AVAILABLE DATA:
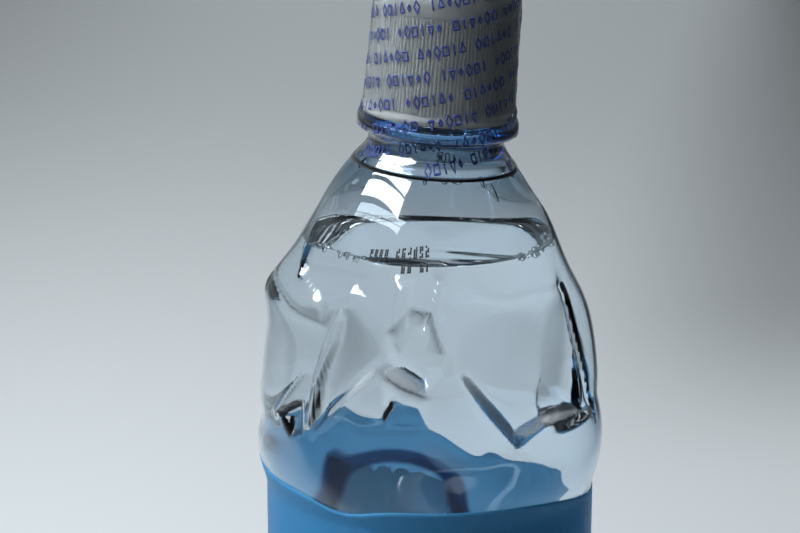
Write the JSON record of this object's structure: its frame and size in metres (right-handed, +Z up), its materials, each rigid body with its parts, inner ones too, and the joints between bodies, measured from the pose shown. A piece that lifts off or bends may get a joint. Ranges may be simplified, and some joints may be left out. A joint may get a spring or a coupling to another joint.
{
  "type": "crumpled water bottle",
  "caption": "Sealed clear plastic water bottle, full to the shoulder, with a crumpled upper body, ribbed closure under shrink film and a blue wrap label.",
  "frame": {"origin": "centre of the base ring, on the surface that the bottle stands on", "axes": "+Z up along the body, -Y towards the front, where the deepest crumples are; the neck leans towards +X"},
  "size_m": [0.074, 0.074, 0.2554],
  "materials": {
    "clear_pet": "clear, faintly blue, blow moulded, glossy",
    "water": "clear still water",
    "label_film": "printed blue film, satin gloss",
    "white_plastic": "white moulded polypropylene, fine vertical ribs",
    "natural_plastic": "milky soft polyethylene",
    "dark_blue_plastic": "dark blue moulded polypropylene",
    "shrink_film": "clear film, shrunk tight, with rows of blue print marks"
  },
  "bodies": {
    "root": {"bottle": "clear_pet", "water": "water", "label": "label_film", "closure_base": "white_plastic", "drinking_spout": "natural_plastic", "dust_cap": "dark_blue_plastic", "shrink_seal": "shrink_film"}
  },
  "joints": []
}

EXERCISE REQUIREMENTS: Print all of the data exactly as it was given.

OUTPUT FOR THIS TASK:
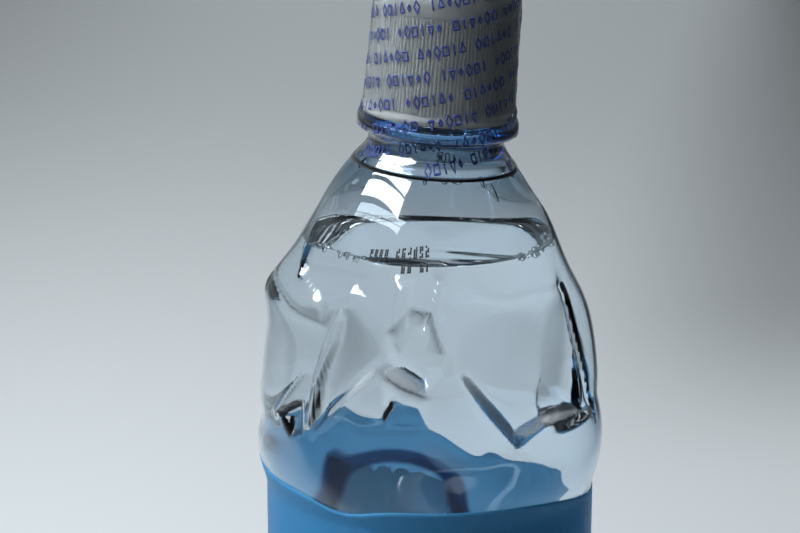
Write the JSON record of this object's structure: its frame and size in metres (right-handed, +Z up), its materials, each rigid body with its parts, inner ones too, and the joints between bodies, measured from the pose shown. A piece that lifts off or bends may get a joint. Ranges may be simplified, and some joints may be left out. A joint may get a spring or a coupling to another joint.
{
  "type": "crumpled water bottle",
  "caption": "Sealed clear plastic water bottle, full to the shoulder, with a crumpled upper body, ribbed closure under shrink film and a blue wrap label.",
  "frame": {"origin": "centre of the base ring, on the surface that the bottle stands on", "axes": "+Z up along the body, -Y towards the front, where the deepest crumples are; the neck leans towards +X"},
  "size_m": [0.074, 0.074, 0.2554],
  "materials": {
    "clear_pet": "clear, faintly blue, blow moulded, glossy",
    "water": "clear still water",
    "label_film": "printed blue film, satin gloss",
    "white_plastic": "white moulded polypropylene, fine vertical ribs",
    "natural_plastic": "milky soft polyethylene",
    "dark_blue_plastic": "dark blue moulded polypropylene",
    "shrink_film": "clear film, shrunk tight, with rows of blue print marks"
  },
  "bodies": {
    "root": {"bottle": "clear_pet", "water": "water", "label": "label_film", "closure_base": "white_plastic", "drinking_spout": "natural_plastic", "dust_cap": "dark_blue_plastic", "shrink_seal": "shrink_film"}
  },
  "joints": []
}